Ou seja, a Ditadura Militar no Brasil é resultado de uma sequência de golpes – que parecem ainda não ter teminado. Tivemos 21 anos de Ditadura – que quando se instaurou dizia ser momentânea, só para restabelecer a ordem e afastar o perigo do comunismo -, um discurso que ouvimos até hoje. Mas ela efetivamente se instaurou no Brasil após o anúncio das reformas de base de João Goulart, acompanhada de uma série de comícios realizados pelo presidente, que motivaram a deposição de Jango em 1964. Os militares se comprometeram a convocar eleições ao final do ano seguinte, mas antes lançam o Ato Institucional no. 2 (AI-2), que acaba com os partidos políticos. Mais adiante, em 1968, podemos dizer que ocorre um golpe dentro do golpe que é o Ato Institucional no.5 (AI-5), e aí as coisas ficam muito mais difíceis porque ele permite prisão sem mandato e inicia a escalada de repressão.

Existia mesmo a intenção de um governo provisório?

A pergunta da estudante do curso de Letras, Gabriela Souza, questiona se o Golpe Militar realmente acabou tomando proporções maiores ou se “sempre foi o que queria ter sido”, como pontua a universitária.

Ao que tudo indica, o movimento foi planejado para ser perene, pois percebe-se uma preparação para o Golpe. Primeiro, para vencer as eleições de 1960, Jânio Quadros teve o apoio do Instituto Brasileiro de Ação Democrática (IBAD), que era encabeçado pelo general Golbery do Couto e Silva e que recebia muito dinheiro norte-americano para financiar candidatos conservadores. Mas, ainda assim, não tiraram a maioria do PTB, e assim criou-se uma oposição forte. Depois, teve todo um trabalho de opinião pública junto à imprensa e aos Diários Associados, que era o grande conglomerado de veículos do grupo Chateaubriand, que em Porto Alegre viria antes do jornal Zero Hora. E aí ocorreu um trabalho muito parecido com o que foi feito durante a Operação Lava Jato com os grandes veículos de comunicação, para os quais se dizia que o governo era ruim e que o comunismo estava chegando. Hoje sabe-se que a aprovação do governo de João Goulart era superior a 60%, mas criou-se uma atmosfera de que o povo estaria contra Jango, culminando em passeatas no Rio de Janeiro e em São Paulo, que eram as Marchas da Família com Deus pela Liberdade.

Como foi fazer arte, cultura e ciência durante a Ditadura?
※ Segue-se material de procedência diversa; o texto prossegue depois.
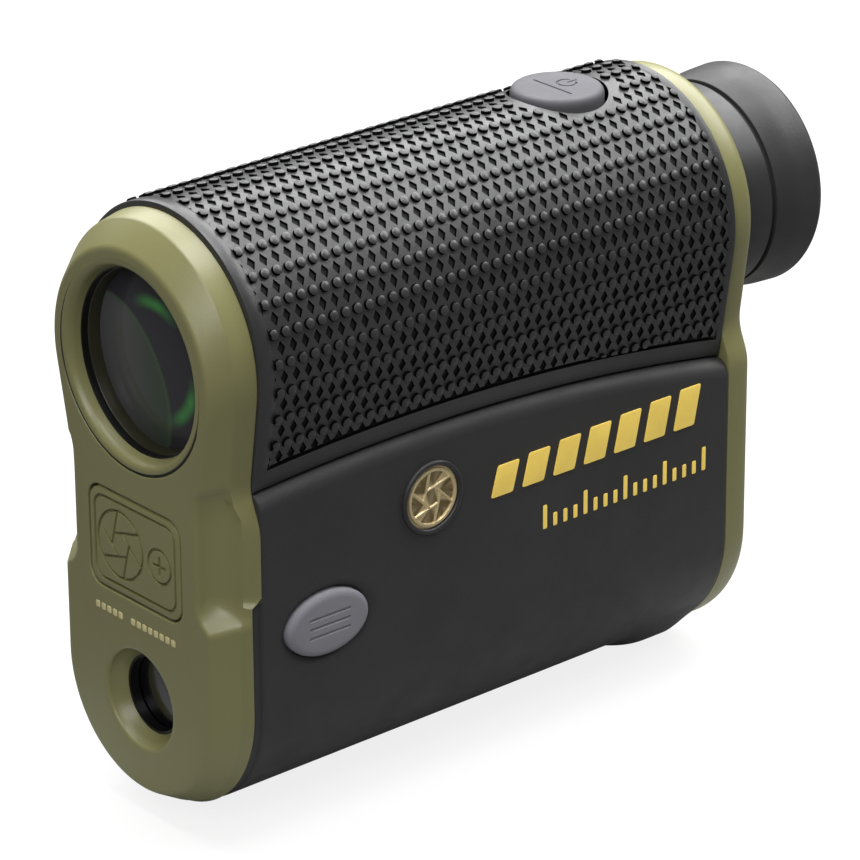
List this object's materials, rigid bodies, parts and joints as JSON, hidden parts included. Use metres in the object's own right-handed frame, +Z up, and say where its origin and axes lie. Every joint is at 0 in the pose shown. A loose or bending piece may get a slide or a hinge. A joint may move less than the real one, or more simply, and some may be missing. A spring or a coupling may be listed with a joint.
{
  "type": "laser rangefinder",
  "caption": "Pocket laser rangefinder: two-lobed armoured body with a monocular above a laser transmitter, turning eyepiece, press buttons and a battery cap.",
  "frame": {"origin": "centre of the bounding box's bottom face, under the middle of the body", "axes": "+Y from the objective to the eyepiece, +Z up, +X towards the side that carries the mode button"},
  "size_m": [0.0342, 0.0966, 0.075],
  "materials": {
    "olive_bezel": "satin moulded polymer with a fine spark texture",
    "grip_rubber": "matt moulded rubber with studs and diamond pits",
    "smooth_armour": "soft-touch matt",
    "chassis_alloy": "black-painted die casting",
    "black_anodised": "matt black anodised",
    "black_plastic": "satin black",
    "eyecup_rubber": "satin rubber",
    "seal_rubber": "smooth",
    "coated_glass": "green multi-coated",
    "clear_glass": "polished",
    "laser_window_glass": "polished near-infrared filter",
    "button_grey": "satin",
    "badge_gold": "brushed gold colour",
    "steel": "plain",
    "board_green": "solder mask",
    "electronics_black": "moulded package",
    "can_metal": "plated can",
    "battery_jacket": "printed sleeve, drawn plain"
  },
  "bodies": {
    "casing": {"badge_disc": "badge_gold", "badge_rim": "black_plastic", "battery": "battery_jacket", "battery_spring": "steel", "battery_tube": "black_plastic", "board_components": "electronics_black", "board_screws": "steel", "chassis": "chassis_alloy", "collar_nut": "black_anodised", "collimator_lens": "clear_glass", "display_module": "electronics_black", "eyepiece_collar": "black_plastic", "eyepiece_o_ring": "seal_rubber", "field_stop": "black_anodised", "front_bezel": "olive_bezel", "front_gasket": "seal_rubber", "front_inlay": "olive_bezel", "lanyard_bar": "steel", "laser_diode_module": "can_metal", "laser_o_ring": "seal_rubber", "laser_sleeve": "black_anodised", "laser_window": "laser_window_glass", "lower_armour": "smooth_armour", "main_board": "board_green", "mode_board": "board_green", "mode_seal": "seal_rubber", "mode_switch": "electronics_black", "objective_cell": "black_anodised", "objective_crown_lens": "coated_glass", "objective_flint_lens": "coated_glass", "objective_o_ring": "seal_rubber", "objective_retainer": "black_anodised", "objective_ring": "olive_bezel", "power_board": "board_green", "power_seal": "seal_rubber", "power_switch": "electronics_black", "prism_holder": "black_plastic", "rear_bezel": "olive_bezel", "rear_gasket": "seal_rubber", "rear_screws": "steel", "receiver_module": "can_metal", "roof_prism": "clear_glass", "splitter_prism": "clear_glass", "upper_armour": "grip_rubber"},
    "power_control": {"power_button": "button_grey", "power_plunger": "steel"},
    "mode_control": {"mode_button": "button_grey", "mode_plunger": "steel"},
    "focus": {"focus_ring": "black_plastic", "eyecup": "eyecup_rubber"},
    "ocular": {"ocular_cell": "black_anodised", "field_lens": "clear_glass", "eye_lens": "clear_glass", "ocular_retainer": "black_anodised"},
    "battery_door": {"battery_cap": "black_plastic", "cap_o_ring": "seal_rubber", "cap_contact": "steel", "tab_pin": "steel"},
    "door_tab": {"cap_tab": "black_plastic"}
  },
  "joints": [
    {"name": "power_press", "type": "slide", "parent": "casing", "child": "power_control", "axis": [0, 0, -1], "range_m": [0, 0.0008]},
    {"name": "mode_press", "type": "slide", "parent": "casing", "child": "mode_control", "axis": [-1, 0, 0], "range_m": [0, 0.0007]},
    {"name": "focus_turn", "type": "hinge", "parent": "casing", "child": "focus", "pos_m": [0, 0.04375, 0.0568], "axis": [0, 1, 0], "range_deg": [-120, 120]},
    {"name": "ocular_travel", "type": "slide", "parent": "casing", "child": "ocular", "axis": [0, 1, 0], "range_m": [-0.0008, 0.0008]},
    {"name": "cap_turn", "type": "hinge", "parent": "casing", "child": "battery_door", "pos_m": [0, 0.03375, 0.0238], "axis": [0, 1, 0], "range_deg": [0, 90]},
    {"name": "tab_fold", "type": "hinge", "parent": "battery_door", "child": "door_tab", "pos_m": [0, 0.0344, 0.0238], "axis": [1, 0, 0], "range_deg": [0, 90]}
  ],
  "couplings": [
    {"joint": "ocular_travel", "follows": "focus_turn", "m_per_rad": 0.00038193}
  ]
}
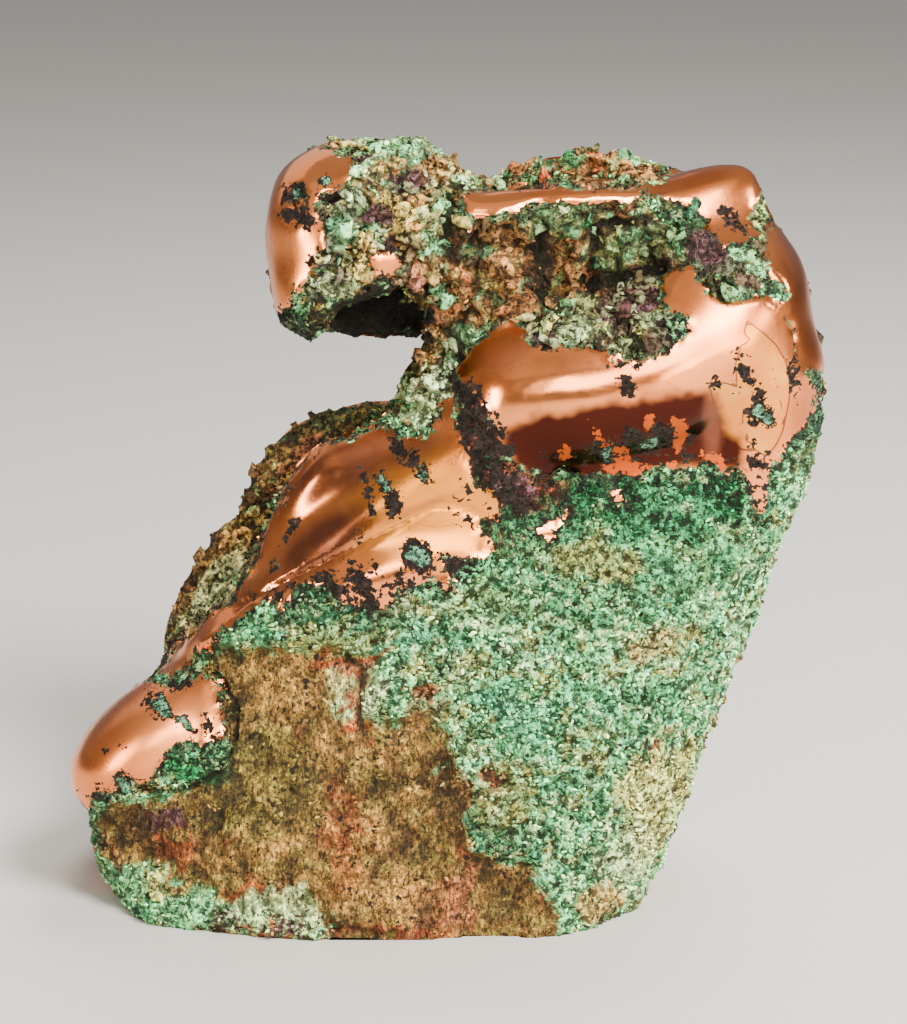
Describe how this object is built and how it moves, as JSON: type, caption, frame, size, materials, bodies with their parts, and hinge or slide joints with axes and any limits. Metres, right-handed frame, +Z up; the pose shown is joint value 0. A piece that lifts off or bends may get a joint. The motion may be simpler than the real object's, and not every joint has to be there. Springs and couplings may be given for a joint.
{
  "type": "native copper nugget",
  "caption": "Leaning native copper nugget with polished ridges, green malachite crust and a flat cut base to stand on.",
  "frame": {"origin": "under the middle of the nugget's box, on the flat cut base", "axes": "+X to the nugget's right, towards its overhanging shoulder; +Y to its back; +Z up"},
  "size_m": [0.1742, 0.084, 0.1785],
  "materials": {
    "copper": "native copper, polished on its ridges and crusted with green malachite and dark cuprite elsewhere"
  },
  "bodies": {
    "root": {"copper_nugget": "copper"}
  },
  "joints": []
}
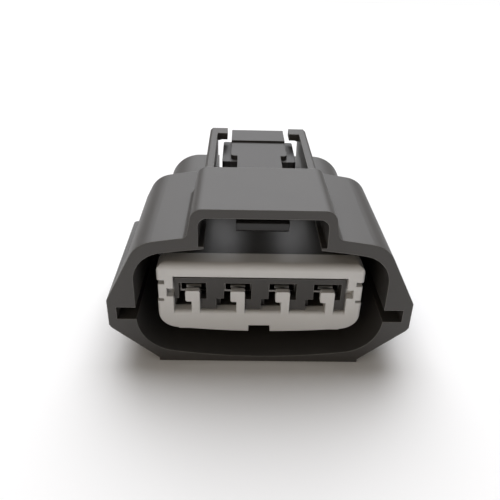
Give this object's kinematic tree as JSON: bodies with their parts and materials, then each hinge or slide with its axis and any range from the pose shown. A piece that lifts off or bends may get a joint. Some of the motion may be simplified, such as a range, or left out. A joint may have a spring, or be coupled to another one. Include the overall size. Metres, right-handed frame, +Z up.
{
  "type": "sealed automotive connector",
  "caption": "Sealed in-line wire plug with a shrouded mating face, one row of female contacts, a guarded rocking latch and a sliding front holder.",
  "frame": {"origin": "middle of the overall width and length, on the flat base", "axes": "+X across the contact row, +Y from the mating face to the wires, +Z up through the latch"},
  "size_m": [0.03, 0.0274, 0.0173],
  "materials": {
    "housing": "fine moulded dark warm grey",
    "latch": "fine moulded dark warm grey",
    "holder": "fine moulded light grey",
    "face_seal": "smooth silicone, dark grey",
    "contact": "bright tin plate",
    "wire_seal": "smooth silicone, blue grey"
  },
  "bodies": {
    "housing": {"outer_housing": "housing", "perimeter_seal": "face_seal", "terminal_1": "contact", "terminal_2": "contact", "terminal_3": "contact", "terminal_4": "contact", "wire_seal_1": "wire_seal", "wire_seal_2": "wire_seal", "wire_seal_3": "wire_seal", "wire_seal_4": "wire_seal"},
    "latch": {"latch_lever": "latch"},
    "holder": {"front_holder": "holder"}
  },
  "joints": [
    {"name": "latch_rock", "type": "hinge", "parent": "housing", "child": "latch", "pos_m": [0, 0.0015, 0.01329], "axis": [-1, 0, 0], "range_deg": [0, 4], "stiffness_Nm_per_rad": 0.3},
    {"name": "holder_slide", "type": "slide", "parent": "housing", "child": "holder", "axis": [0, -1, 0], "range_m": [0, 0.002]}
  ]
}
A questão de Vinícius Silva, do curso de Ciências Biológicas, é respondida a partir de memórias muito pessoais do professor Benedito Tadeu César.

A repressão se deu em todos os níveis: aos trabalhadores, sindicatos, políticos, partidos e até integrantes do Supremo Tribunal Federal. Depois, aos estudantes, intelectuais e artistas. Na academia, muita gente foi perseguida. Um exemplo é Fernando Henrique Cardoso, que tinha começado a dar aula na universidade e foi “aposentado” pelo golpe, assim como o físico Mário Schenberg. Muita gente saiu do país. O cinema foi censurado. Antes da Ditadura, tivemos o cinema novo que influenciou o cinema mundial! Na minha cidade tinha um movimento teatral amador muito forte e muitos jovens faziam teatro. Nós alugamos um barracão de uma antiga fábrica abandonada e fizemos a reforma. Tínhamos a ilusão de que íamos conscientizar – um termo bem comum na época, usado para diferenciar os alienados e os conscientes. Só que para fazer teatro na época, o texto e a montagem tinham que ser submetidos a um censor, às custas de quem produzia a peça. Pagava-se o envio do texto e depois pagava a vinda do censor, tinha que hospedá-lo e só com o alvará dele podíamos nos apresentar.

Finalizo com uma dica de livro que eu recomendo para todo mundo, ele chama Os Artigos Federalistas. É uma reunião de textos que foram publicados no New York Times por um grupo de constitucionalistas norte-americanos. Ele afirma que se um poder não limitar o outro, aí você tem uma ditadura.